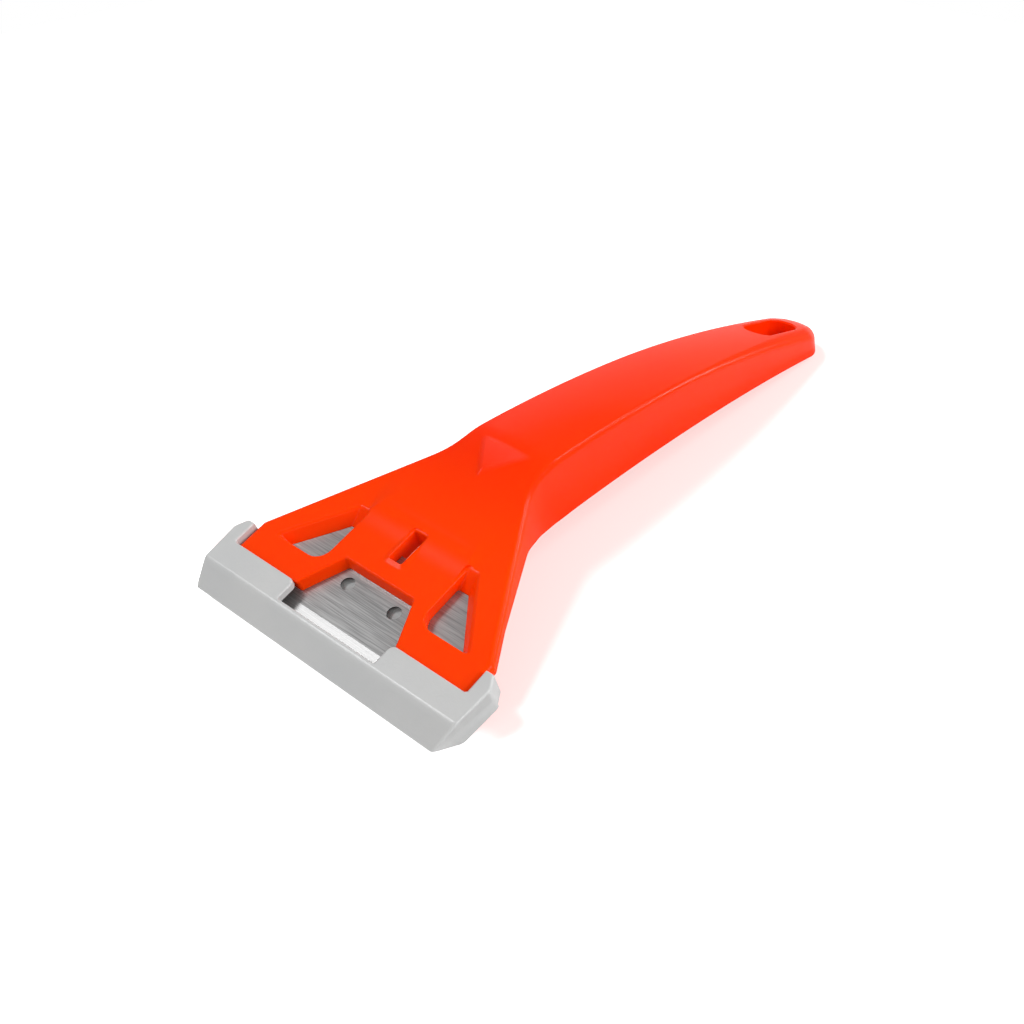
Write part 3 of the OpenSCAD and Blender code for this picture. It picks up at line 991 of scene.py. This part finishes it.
def satin_plastic():
    """Pale grey plastic with a fine grain."""
    material, tree, shader = new_material("satin_plastic", SATIN_BODY)
    drift = spread(tree, noise(tree, *SATIN_DRIFT), 0.0, 1.0)
    rough = spread(tree, noise(tree, *SATIN_ROUGH_NOISE), *SATIN_ROUGH)
    tree.links.new(tint(tree, drift, *SATIN_COLOURS), shader.inputs["Base Color"])
    tree.links.new(rough, shader.inputs["Roughness"])
    add_bump(tree, shader, noise(tree, *SATIN_GRAIN), *SATIN_BUMP)
    return material


def steel(name, dark, light, rough_low, rough_high, streak_scale):
    """Steel with fine streaks along the blade's length, between two greys."""
    material, tree, shader = new_material(name, {"Metallic": METAL_SHARE})
    streaks = noise(tree, streak_scale, STREAK_DETAIL, STREAK_STRETCH)
    grey = tint(tree, spread(tree, streaks, 0.0, 1.0), (dark, dark, dark), (light, light, light))
    tree.links.new(grey, shader.inputs["Base Color"])
    tree.links.new(spread(tree, streaks, rough_low, rough_high), shader.inputs["Roughness"])
    add_bump(tree, shader, streaks, *STREAK_BUMP)
    return material


# Stage, light and camera

def for_camera(tree, otherwise, seen):
    """Value that is seen for rays straight from the camera and otherwise for all others."""
    path = tree.nodes.new("ShaderNodeLightPath")
    choice = tree.nodes.new("ShaderNodeMapRange")
    choice.inputs["To Min"].default_value = otherwise
    choice.inputs["To Max"].default_value = seen
    tree.links.new(path.outputs["Is Camera Ray"], choice.inputs["Value"])
    return choice.outputs["Result"]


def build_floor():
    """Table top that falls away in front of the toe, so that what slides out stays above it."""
    data = bpy.data.meshes.new("floor")
    toe = place(0, -GUARD_D, GUARD_LOW).y
    fall_end = toe - FLOOR_FALL_L
    fall = FLOOR_FALL_L * math.tan(TILT + FLOOR_FALL_MARGIN)
    profile = [(FLOOR_SIZE, 0.0), (toe, 0.0), (fall_end, -fall), (-FLOOR_SIZE, -fall)]
    corners = [(side * FLOOR_SIZE, y, z) for y, z in profile for side in (-1, 1)]
    faces = [(i, i + 2, i + 3, i + 1) for i in range(0, len(corners) - 2, 2)]
    data.from_pydata(corners, [], faces)
    floor = bpy.data.objects.new("floor", data)
    bpy.context.scene.collection.objects.link(floor)
    material, tree, shader = new_material("floor_white", FLOOR_BODY)
    # Painted light: the pink glow paints an orange bounce into the shadow, and the white glow in front
    # of the toe paints the shadow out
    glow = tint(tree, rise_along_y(tree, toe, toe + FLOOR_SHADE_L), FLOOR_GLOW_PAINTS_OUT_SHADOW, FLOOR_GLOW_PAINTED_BOUNCE)
    tree.links.new(glow, shader.inputs["Emission Color"])
    tree.links.new(for_camera(tree, 0.0, 1.0), shader.inputs["Emission Strength"])
    data.materials.append(material)
    return floor


def build_world():
    """Dim white room that the camera sees as plain white."""
    world = bpy.data.worlds.new("studio")
    bpy.context.scene.world = world
    world.use_nodes = True
    tree = world.node_tree
    back = tree.nodes["Background"]
    back.inputs["Color"].default_value = (1, 1, 1, 1)
    tree.links.new(for_camera(tree, ROOM_LIGHT, 1.0), back.inputs["Strength"])


def soft_light(name, at, size, power):
    """Square area light that faces the middle of the object."""
    data = bpy.data.lights.new(name, "AREA")
    data.shape = "SQUARE"
    data.size = size
    data.energy = power
    lamp = bpy.data.objects.new(name, data)
    bpy.context.scene.collection.objects.link(lamp)
    lamp.location = at
    lamp.rotation_euler = (Vector(at) - Vector(LAMP_AIM)).to_track_quat("Z", "Y").to_euler()
    return lamp


def floor_light(floor, at, size, power):
    """Lamp that lights the floor alone, so that the object's shadow shows on it."""
    lit = bpy.data.collections.new("lit_by_floor_lamp")
    lit.objects.link(floor)
    soft_light("floor_lamp", at, size, power).light_linking.receiver_collection = lit


def build_camera():
    """Camera at the photograph's place, from its angles in the head's frame."""
    away = Vector((
        math.cos(CAMERA_ELEVATION) * math.sin(CAMERA_AZIMUTH),
        -math.cos(CAMERA_ELEVATION) * math.cos(CAMERA_AZIMUTH),
        math.sin(CAMERA_ELEVATION),
    ))
    level_right = Vector((0, 0, 1)).cross(away).normalized()
    level_up = away.cross(level_right)
    right = level_right * math.cos(CAMERA_ROLL) + level_up * math.sin(CAMERA_ROLL)
    up = away.cross(right)
    pose = (turn() @ Matrix((right, up, away)).transposed()).to_4x4()
    pose.translation = place(*CAMERA_AT)
    data = bpy.data.cameras.new("camera")
    data.sensor_width = SENSOR_MM
    data.sensor_height = SENSOR_MM
    data.lens = CAMERA_FOCAL_PX / PHOTO_PX * SENSOR_MM
    data.clip_start = CLIP_START
    camera = bpy.data.objects.new("camera", data)
    bpy.context.scene.collection.objects.link(camera)
    camera.matrix_world = pose
    bpy.context.scene.camera = camera


bpy.context.scene.view_settings.view_transform = "Standard"
build_handle()
build_blade()
build_guard()
floor = build_floor()
build_world()
for lamp_name, (lamp_at, lamp_size, lamp_power) in LAMPS.items():
    soft_light(lamp_name, lamp_at, lamp_size, lamp_power)
floor_light(floor, *FLOOR_LAMP)
build_camera()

----

(Stated task):
Give back the data above exactly as it appears.

(Exercise solution):
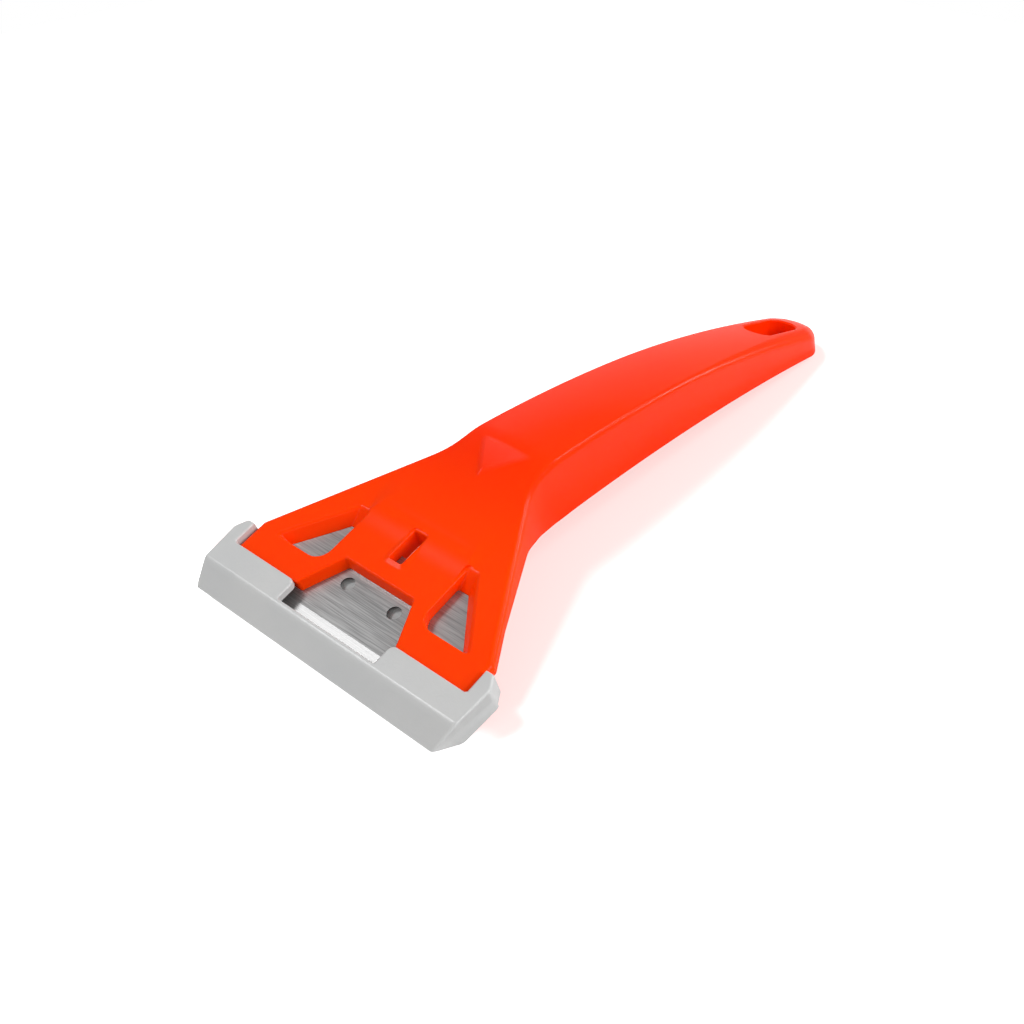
Write part 3 of the OpenSCAD and Blender code for this picture. It picks up at line 991 of scene.py. This part finishes it.
def satin_plastic():
    """Pale grey plastic with a fine grain."""
    material, tree, shader = new_material("satin_plastic", SATIN_BODY)
    drift = spread(tree, noise(tree, *SATIN_DRIFT), 0.0, 1.0)
    rough = spread(tree, noise(tree, *SATIN_ROUGH_NOISE), *SATIN_ROUGH)
    tree.links.new(tint(tree, drift, *SATIN_COLOURS), shader.inputs["Base Color"])
    tree.links.new(rough, shader.inputs["Roughness"])
    add_bump(tree, shader, noise(tree, *SATIN_GRAIN), *SATIN_BUMP)
    return material


def steel(name, dark, light, rough_low, rough_high, streak_scale):
    """Steel with fine streaks along the blade's length, between two greys."""
    material, tree, shader = new_material(name, {"Metallic": METAL_SHARE})
    streaks = noise(tree, streak_scale, STREAK_DETAIL, STREAK_STRETCH)
    grey = tint(tree, spread(tree, streaks, 0.0, 1.0), (dark, dark, dark), (light, light, light))
    tree.links.new(grey, shader.inputs["Base Color"])
    tree.links.new(spread(tree, streaks, rough_low, rough_high), shader.inputs["Roughness"])
    add_bump(tree, shader, streaks, *STREAK_BUMP)
    return material


# Stage, light and camera

def for_camera(tree, otherwise, seen):
    """Value that is seen for rays straight from the camera and otherwise for all others."""
    path = tree.nodes.new("ShaderNodeLightPath")
    choice = tree.nodes.new("ShaderNodeMapRange")
    choice.inputs["To Min"].default_value = otherwise
    choice.inputs["To Max"].default_value = seen
    tree.links.new(path.outputs["Is Camera Ray"], choice.inputs["Value"])
    return choice.outputs["Result"]


def build_floor():
    """Table top that falls away in front of the toe, so that what slides out stays above it."""
    data = bpy.data.meshes.new("floor")
    toe = place(0, -GUARD_D, GUARD_LOW).y
    fall_end = toe - FLOOR_FALL_L
    fall = FLOOR_FALL_L * math.tan(TILT + FLOOR_FALL_MARGIN)
    profile = [(FLOOR_SIZE, 0.0), (toe, 0.0), (fall_end, -fall), (-FLOOR_SIZE, -fall)]
    corners = [(side * FLOOR_SIZE, y, z) for y, z in profile for side in (-1, 1)]
    faces = [(i, i + 2, i + 3, i + 1) for i in range(0, len(corners) - 2, 2)]
    data.from_pydata(corners, [], faces)
    floor = bpy.data.objects.new("floor", data)
    bpy.context.scene.collection.objects.link(floor)
    material, tree, shader = new_material("floor_white", FLOOR_BODY)
    # Painted light: the pink glow paints an orange bounce into the shadow, and the white glow in front
    # of the toe paints the shadow out
    glow = tint(tree, rise_along_y(tree, toe, toe + FLOOR_SHADE_L), FLOOR_GLOW_PAINTS_OUT_SHADOW, FLOOR_GLOW_PAINTED_BOUNCE)
    tree.links.new(glow, shader.inputs["Emission Color"])
    tree.links.new(for_camera(tree, 0.0, 1.0), shader.inputs["Emission Strength"])
    data.materials.append(material)
    return floor


def build_world():
    """Dim white room that the camera sees as plain white."""
    world = bpy.data.worlds.new("studio")
    bpy.context.scene.world = world
    world.use_nodes = True
    tree = world.node_tree
    back = tree.nodes["Background"]
    back.inputs["Color"].default_value = (1, 1, 1, 1)
    tree.links.new(for_camera(tree, ROOM_LIGHT, 1.0), back.inputs["Strength"])


def soft_light(name, at, size, power):
    """Square area light that faces the middle of the object."""
    data = bpy.data.lights.new(name, "AREA")
    data.shape = "SQUARE"
    data.size = size
    data.energy = power
    lamp = bpy.data.objects.new(name, data)
    bpy.context.scene.collection.objects.link(lamp)
    lamp.location = at
    lamp.rotation_euler = (Vector(at) - Vector(LAMP_AIM)).to_track_quat("Z", "Y").to_euler()
    return lamp


def floor_light(floor, at, size, power):
    """Lamp that lights the floor alone, so that the object's shadow shows on it."""
    lit = bpy.data.collections.new("lit_by_floor_lamp")
    lit.objects.link(floor)
    soft_light("floor_lamp", at, size, power).light_linking.receiver_collection = lit


def build_camera():
    """Camera at the photograph's place, from its angles in the head's frame."""
    away = Vector((
        math.cos(CAMERA_ELEVATION) * math.sin(CAMERA_AZIMUTH),
        -math.cos(CAMERA_ELEVATION) * math.cos(CAMERA_AZIMUTH),
        math.sin(CAMERA_ELEVATION),
    ))
    level_right = Vector((0, 0, 1)).cross(away).normalized()
    level_up = away.cross(level_right)
    right = level_right * math.cos(CAMERA_ROLL) + level_up * math.sin(CAMERA_ROLL)
    up = away.cross(right)
    pose = (turn() @ Matrix((right, up, away)).transposed()).to_4x4()
    pose.translation = place(*CAMERA_AT)
    data = bpy.data.cameras.new("camera")
    data.sensor_width = SENSOR_MM
    data.sensor_height = SENSOR_MM
    data.lens = CAMERA_FOCAL_PX / PHOTO_PX * SENSOR_MM
    data.clip_start = CLIP_START
    camera = bpy.data.objects.new("camera", data)
    bpy.context.scene.collection.objects.link(camera)
    camera.matrix_world = pose
    bpy.context.scene.camera = camera


bpy.context.scene.view_settings.view_transform = "Standard"
build_handle()
build_blade()
build_guard()
floor = build_floor()
build_world()
for lamp_name, (lamp_at, lamp_size, lamp_power) in LAMPS.items():
    soft_light(lamp_name, lamp_at, lamp_size, lamp_power)
floor_light(floor, *FLOOR_LAMP)
build_camera()